Hahn finished the surgery midday, and Hester went home not long afterward. He’ll be back for a checkup Thursday, then again in a week. Finally, in about two weeks, will come the big day: A technician will switch on the device.
It will take a few sessions, Hahn said, to program the system, and then an occupational therapist will train Hester in how to make use of the images, which are often described as flashes of light, in his daily life.
“It will be kind of like learning a new language, or re-learning how to see,” said Hahn, an assistant professor of ophthalmology at Duke’s medical school and a surgeon at Duke University Eye Center.

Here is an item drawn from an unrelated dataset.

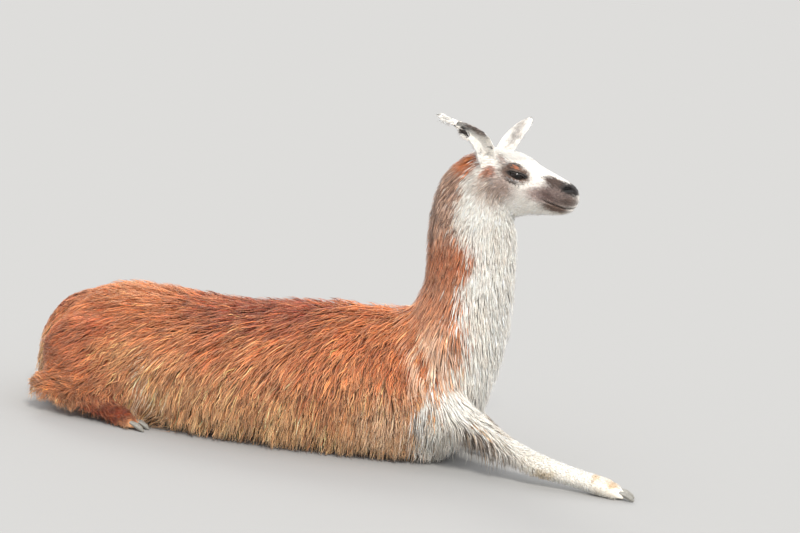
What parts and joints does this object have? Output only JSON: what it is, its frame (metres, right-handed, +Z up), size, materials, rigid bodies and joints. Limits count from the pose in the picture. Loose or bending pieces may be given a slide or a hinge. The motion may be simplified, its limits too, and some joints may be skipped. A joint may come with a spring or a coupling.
{
  "type": "llama lying down",
  "caption": "Life-size llama at rest on its folded legs, one foreleg stretched out in front, head up, with a long brown and white coat.",
  "frame": {"origin": "on the floor under the middle of the trunk, on the flat of the belly", "axes": "+X towards the head, +Y to the animal's left, +Z up; the animal lies on z = 0"},
  "size_m": [1.7732, 0.56, 0.9814],
  "materials": {
    "coat_brown": "long loose reddish-brown coat, paler at its tips",
    "coat_cream": "long loose off-white coat with brown along the nape and dense short hair on the legs",
    "coat_white": "short dense white hair with grey-brown patches",
    "eye": "wet, near-black",
    "nail": "smooth grey horn"
  },
  "bodies": {
    "root": {"trunk": "coat_brown", "neck": "coat_cream", "head": "coat_white", "ear_right": "coat_white", "ear_left": "coat_white", "tail": "coat_brown", "eye_right": "eye", "eye_left": "eye", "foreleg_right": "coat_cream", "foreleg_left": "coat_cream", "hindleg_right": "coat_brown", "hindleg_left": "coat_brown", "nail_foreleg_right_right": "nail", "nail_foreleg_right_left": "nail", "nail_foreleg_left_right": "nail", "nail_foreleg_left_left": "nail", "nail_hindleg_right_right": "nail", "nail_hindleg_right_left": "nail", "nail_hindleg_left_right": "nail", "nail_hindleg_left_left": "nail"}
  },
  "joints": []
}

“What I tell people upfront is that they are not going to be able to see faces, they’re not going to be able to read a newspaper, they’re not going to be able to drive,” Hahn said. “And I think those are the things people would most want to be able to do. Instead, what they see are flashes of light that they can correspond to perception, based on what’s going on around them.”
A stepping stone
Duke hopes to fit perhaps four or five patients with the device over the next year or so, then perhaps twice as many a year later. It’s hard to predict the demand, but more patients than expected have been inquiring, perhaps because of the nature of the disease, which has left many patients without hope and no real reason to keep in touch with their ophthalmologists.
RP is relatively rare, with about one in 4,000 Americans suffering from the disease. The Argus II is particularly suitable for treating RP for a number of reasons. Among them is that it leaves key parts of the eye, including the optic nerve, intact.
The hope, said Hahn, is not only that the device will be improved over time, but also that once doctors and the company gain more experience with it, the technology can be used on more common eye diseases, such as macular degeneration and diabetic retinopathy.
“One of the limits of this device is the level of vision you can recover, but it’s a stepping stone toward further iterations of this device, or other devices, that could provide better levels of vision,” he said. “And just as importantly, it’s a stepping stone toward use of this type of technology in other diseases.”
Gaining that base of experience requires pioneers like Hester, who said he first heard of the device when his wife read him a story early last year about it getting FDA approval.
He then called the company, which eventually linked him with the eye center at Duke.
It took nearly a year to jump various hurdles, including getting the financing, which is mostly from Medicare, he said, but then, a couple of months ago, Duke called.
Now, he’s just waiting for his incisions to heal, and for his new left eye to be switched on.
“I don’t have great expectations, but some little something is better than nothing at all,” he said.
His dream, Hester said, is being able to see his wife Jerry’s own blue eyes again.
His bionic eye won’t do that. But it could bring true his smaller dreams, things that have been impossible for years.
“It would be nice to be able to get out and see a tree,” he said. “It will be nice to walk down the sidewalk and know where the curb is.”
He paused for a minute, to collect his emotions, as he thought about his four granddaughters, ages 7 through 16. He has never seen them.
“It will be nice to sit with a granddaughter and sit there watching fireworks with her and actually see the light from the fireworks,” he said. “And maybe, even if it’s just a little, see her.”